**Requirements**
Your task is to write out the lines from the line containing "return low, high" through the last line of the material, exactly.

>> START Data extract

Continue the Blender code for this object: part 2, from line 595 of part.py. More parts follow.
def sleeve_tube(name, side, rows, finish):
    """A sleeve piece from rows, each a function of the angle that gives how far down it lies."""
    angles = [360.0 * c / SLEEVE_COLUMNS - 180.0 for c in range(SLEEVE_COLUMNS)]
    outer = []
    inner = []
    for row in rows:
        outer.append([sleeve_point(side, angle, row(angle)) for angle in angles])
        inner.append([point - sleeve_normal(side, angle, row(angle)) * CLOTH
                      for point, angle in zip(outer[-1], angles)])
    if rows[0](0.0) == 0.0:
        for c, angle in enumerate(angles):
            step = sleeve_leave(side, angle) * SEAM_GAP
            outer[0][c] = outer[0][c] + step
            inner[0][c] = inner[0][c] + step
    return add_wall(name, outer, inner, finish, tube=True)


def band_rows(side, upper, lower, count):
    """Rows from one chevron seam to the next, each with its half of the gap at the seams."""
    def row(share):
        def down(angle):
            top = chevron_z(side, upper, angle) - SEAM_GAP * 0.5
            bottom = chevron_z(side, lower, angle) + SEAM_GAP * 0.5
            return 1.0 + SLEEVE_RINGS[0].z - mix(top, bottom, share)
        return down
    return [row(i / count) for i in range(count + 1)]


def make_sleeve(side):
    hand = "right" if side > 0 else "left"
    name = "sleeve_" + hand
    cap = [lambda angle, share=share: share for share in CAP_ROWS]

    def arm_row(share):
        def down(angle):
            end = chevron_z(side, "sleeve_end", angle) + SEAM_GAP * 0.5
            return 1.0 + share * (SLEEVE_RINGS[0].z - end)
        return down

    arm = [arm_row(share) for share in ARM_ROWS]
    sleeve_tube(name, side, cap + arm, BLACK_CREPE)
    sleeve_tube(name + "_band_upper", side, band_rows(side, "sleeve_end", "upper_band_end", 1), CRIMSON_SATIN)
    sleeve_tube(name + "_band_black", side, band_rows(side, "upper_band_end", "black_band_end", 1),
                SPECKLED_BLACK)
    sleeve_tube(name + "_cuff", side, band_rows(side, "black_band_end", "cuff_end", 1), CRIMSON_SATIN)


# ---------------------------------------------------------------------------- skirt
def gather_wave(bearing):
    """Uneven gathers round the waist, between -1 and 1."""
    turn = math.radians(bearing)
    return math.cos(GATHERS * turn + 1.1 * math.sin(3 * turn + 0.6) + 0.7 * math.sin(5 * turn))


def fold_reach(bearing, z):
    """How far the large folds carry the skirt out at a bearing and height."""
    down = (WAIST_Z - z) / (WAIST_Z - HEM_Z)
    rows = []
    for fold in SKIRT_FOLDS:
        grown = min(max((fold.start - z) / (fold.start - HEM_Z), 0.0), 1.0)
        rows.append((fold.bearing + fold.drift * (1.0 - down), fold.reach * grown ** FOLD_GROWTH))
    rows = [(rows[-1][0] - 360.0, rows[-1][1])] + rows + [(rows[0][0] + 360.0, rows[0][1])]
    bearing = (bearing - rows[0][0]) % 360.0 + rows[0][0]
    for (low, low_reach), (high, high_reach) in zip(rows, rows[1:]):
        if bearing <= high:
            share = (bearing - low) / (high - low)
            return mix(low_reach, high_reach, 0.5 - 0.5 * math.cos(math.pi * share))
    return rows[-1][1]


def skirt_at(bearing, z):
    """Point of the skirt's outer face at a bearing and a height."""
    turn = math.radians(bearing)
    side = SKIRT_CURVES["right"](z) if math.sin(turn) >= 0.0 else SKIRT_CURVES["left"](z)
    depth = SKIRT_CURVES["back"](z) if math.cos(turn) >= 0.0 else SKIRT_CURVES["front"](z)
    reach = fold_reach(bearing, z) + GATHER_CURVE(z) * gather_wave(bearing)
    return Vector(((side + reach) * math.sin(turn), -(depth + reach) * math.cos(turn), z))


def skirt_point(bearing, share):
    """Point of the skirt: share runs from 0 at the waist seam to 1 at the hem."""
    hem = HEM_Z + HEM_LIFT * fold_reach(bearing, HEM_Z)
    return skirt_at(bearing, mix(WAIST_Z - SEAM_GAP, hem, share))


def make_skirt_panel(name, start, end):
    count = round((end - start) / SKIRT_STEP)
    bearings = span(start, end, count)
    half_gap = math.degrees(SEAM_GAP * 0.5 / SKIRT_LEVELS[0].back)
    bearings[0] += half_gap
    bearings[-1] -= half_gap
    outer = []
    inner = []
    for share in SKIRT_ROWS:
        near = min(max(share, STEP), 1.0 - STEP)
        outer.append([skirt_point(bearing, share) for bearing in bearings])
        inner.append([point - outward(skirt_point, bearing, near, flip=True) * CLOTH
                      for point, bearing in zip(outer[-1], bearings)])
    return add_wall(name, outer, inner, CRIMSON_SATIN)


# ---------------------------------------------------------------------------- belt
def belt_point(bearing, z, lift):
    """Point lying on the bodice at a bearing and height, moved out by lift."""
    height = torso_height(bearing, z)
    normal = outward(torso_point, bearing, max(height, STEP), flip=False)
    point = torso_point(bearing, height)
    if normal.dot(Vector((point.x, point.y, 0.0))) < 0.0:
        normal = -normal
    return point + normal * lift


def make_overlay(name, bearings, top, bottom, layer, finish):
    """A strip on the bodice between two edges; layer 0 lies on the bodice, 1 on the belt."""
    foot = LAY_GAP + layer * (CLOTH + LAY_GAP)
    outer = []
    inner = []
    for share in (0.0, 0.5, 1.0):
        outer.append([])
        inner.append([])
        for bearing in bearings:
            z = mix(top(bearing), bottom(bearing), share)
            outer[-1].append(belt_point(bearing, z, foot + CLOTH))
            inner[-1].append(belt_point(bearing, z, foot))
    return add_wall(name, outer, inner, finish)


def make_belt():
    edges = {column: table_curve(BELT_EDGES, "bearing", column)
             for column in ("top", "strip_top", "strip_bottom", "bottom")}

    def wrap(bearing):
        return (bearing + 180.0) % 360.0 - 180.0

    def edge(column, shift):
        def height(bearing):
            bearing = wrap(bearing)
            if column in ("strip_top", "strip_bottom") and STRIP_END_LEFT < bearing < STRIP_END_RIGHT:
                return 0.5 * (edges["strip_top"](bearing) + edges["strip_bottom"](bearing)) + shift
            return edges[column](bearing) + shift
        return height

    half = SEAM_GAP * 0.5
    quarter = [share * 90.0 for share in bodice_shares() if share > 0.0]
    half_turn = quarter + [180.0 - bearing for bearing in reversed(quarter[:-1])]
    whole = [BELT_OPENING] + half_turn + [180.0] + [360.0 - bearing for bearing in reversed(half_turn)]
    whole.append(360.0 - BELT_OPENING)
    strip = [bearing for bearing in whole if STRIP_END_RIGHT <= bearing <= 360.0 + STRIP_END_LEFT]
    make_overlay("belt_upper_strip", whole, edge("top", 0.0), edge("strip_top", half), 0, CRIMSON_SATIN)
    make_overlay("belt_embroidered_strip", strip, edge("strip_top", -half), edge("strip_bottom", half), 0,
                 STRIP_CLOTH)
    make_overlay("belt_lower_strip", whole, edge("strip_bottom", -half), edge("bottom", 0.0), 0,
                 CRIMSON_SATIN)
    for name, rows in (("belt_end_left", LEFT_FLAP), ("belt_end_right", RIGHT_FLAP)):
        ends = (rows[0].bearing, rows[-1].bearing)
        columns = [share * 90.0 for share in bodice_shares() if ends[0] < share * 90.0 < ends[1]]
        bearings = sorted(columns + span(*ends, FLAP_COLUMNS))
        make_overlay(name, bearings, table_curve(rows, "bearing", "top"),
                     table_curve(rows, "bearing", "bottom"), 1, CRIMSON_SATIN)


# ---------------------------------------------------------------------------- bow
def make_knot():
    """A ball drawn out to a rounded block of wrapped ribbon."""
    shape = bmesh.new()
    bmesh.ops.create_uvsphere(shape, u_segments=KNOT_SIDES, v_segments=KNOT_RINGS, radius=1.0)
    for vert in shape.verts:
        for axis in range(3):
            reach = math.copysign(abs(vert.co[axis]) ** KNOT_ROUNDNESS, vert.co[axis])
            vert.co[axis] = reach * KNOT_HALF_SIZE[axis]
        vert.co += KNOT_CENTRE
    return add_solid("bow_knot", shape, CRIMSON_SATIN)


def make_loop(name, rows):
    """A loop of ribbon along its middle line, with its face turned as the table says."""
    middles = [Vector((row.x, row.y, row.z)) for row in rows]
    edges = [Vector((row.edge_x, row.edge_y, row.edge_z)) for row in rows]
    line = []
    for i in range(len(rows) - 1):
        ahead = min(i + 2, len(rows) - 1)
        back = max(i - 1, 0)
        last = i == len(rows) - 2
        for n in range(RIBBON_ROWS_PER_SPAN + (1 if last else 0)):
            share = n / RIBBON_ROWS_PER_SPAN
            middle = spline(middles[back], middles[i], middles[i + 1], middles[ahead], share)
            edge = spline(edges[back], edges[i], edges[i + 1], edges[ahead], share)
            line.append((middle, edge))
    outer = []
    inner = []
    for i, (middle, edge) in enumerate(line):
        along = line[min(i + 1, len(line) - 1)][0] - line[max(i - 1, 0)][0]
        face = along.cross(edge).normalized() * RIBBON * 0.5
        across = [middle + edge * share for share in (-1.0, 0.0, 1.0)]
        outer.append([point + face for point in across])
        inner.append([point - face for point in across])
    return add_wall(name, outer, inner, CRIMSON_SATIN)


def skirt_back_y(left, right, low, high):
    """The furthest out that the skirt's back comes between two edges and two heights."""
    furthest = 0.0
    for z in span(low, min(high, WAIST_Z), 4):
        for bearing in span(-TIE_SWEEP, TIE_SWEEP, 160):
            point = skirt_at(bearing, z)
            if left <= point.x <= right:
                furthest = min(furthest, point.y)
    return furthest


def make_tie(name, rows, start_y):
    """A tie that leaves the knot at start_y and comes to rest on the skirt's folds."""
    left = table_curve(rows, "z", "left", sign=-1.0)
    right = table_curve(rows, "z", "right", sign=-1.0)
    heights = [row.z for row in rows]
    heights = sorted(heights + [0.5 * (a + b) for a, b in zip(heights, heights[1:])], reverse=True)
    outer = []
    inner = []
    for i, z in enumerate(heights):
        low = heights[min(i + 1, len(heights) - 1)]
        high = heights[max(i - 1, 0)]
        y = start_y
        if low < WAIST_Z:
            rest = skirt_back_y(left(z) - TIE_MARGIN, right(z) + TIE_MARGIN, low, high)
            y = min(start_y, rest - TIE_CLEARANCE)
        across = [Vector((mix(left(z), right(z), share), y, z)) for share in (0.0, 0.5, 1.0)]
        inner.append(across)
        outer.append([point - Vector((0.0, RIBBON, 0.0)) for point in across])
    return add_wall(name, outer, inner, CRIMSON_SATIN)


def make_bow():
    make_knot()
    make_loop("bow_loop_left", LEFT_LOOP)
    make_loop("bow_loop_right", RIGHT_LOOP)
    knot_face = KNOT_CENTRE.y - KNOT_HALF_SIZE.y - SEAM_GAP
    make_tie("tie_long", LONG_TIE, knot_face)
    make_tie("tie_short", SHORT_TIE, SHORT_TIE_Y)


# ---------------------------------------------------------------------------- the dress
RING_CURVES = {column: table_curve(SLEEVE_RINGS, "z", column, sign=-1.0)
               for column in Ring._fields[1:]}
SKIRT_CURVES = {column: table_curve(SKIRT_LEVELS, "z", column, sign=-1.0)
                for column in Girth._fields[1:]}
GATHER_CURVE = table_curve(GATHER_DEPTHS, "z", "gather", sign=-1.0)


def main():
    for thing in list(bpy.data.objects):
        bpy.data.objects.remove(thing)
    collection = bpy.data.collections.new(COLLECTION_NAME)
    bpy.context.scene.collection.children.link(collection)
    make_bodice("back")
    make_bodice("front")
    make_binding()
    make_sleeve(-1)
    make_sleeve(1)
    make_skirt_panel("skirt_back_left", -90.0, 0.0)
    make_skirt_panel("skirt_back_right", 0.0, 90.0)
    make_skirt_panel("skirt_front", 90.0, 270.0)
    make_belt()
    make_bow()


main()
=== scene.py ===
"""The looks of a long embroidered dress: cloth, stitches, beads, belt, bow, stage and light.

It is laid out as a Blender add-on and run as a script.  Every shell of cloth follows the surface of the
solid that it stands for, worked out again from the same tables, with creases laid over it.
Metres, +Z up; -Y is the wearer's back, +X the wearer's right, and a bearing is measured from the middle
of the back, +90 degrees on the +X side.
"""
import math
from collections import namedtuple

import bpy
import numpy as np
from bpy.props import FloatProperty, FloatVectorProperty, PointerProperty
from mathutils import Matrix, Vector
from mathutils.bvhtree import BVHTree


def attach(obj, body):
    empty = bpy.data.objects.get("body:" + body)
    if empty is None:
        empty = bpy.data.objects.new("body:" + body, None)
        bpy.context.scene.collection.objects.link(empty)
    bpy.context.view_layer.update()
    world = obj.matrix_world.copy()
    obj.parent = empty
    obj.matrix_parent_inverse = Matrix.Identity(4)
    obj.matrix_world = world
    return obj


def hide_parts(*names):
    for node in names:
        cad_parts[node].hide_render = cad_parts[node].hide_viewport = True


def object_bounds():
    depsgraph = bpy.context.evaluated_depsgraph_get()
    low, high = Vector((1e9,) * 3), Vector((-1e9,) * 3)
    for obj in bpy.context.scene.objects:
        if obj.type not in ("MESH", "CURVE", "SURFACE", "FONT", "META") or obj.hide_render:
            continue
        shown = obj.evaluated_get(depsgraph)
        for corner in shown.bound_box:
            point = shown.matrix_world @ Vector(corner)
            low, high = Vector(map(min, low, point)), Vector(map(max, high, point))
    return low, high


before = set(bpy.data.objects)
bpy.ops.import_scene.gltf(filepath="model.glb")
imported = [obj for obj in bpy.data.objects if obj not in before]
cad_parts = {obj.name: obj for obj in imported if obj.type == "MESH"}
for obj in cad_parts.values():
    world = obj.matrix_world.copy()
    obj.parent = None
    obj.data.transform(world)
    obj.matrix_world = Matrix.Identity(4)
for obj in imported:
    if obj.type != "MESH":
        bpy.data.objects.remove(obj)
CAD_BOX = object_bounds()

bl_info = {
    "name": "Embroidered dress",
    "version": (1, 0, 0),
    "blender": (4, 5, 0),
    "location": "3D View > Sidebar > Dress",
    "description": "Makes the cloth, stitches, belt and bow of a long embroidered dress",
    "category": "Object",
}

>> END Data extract

**Task response**
    return low, high


before = set(bpy.data.objects)
bpy.ops.import_scene.gltf(filepath="model.glb")
imported = [obj for obj in bpy.data.objects if obj not in before]
cad_parts = {obj.name: obj for obj in imported if obj.type == "MESH"}
for obj in cad_parts.values():
    world = obj.matrix_world.copy()
    obj.parent = None
    obj.data.transform(world)
    obj.matrix_world = Matrix.Identity(4)
for obj in imported:
    if obj.type != "MESH":
        bpy.data.objects.remove(obj)
CAD_BOX = object_bounds()

bl_info = {
    "name": "Embroidered dress",
    "version": (1, 0, 0),
    "blender": (4, 5, 0),
    "location": "3D View > Sidebar > Dress",
    "description": "Makes the cloth, stitches, belt and bow of a long embroidered dress",
    "category": "Object",
}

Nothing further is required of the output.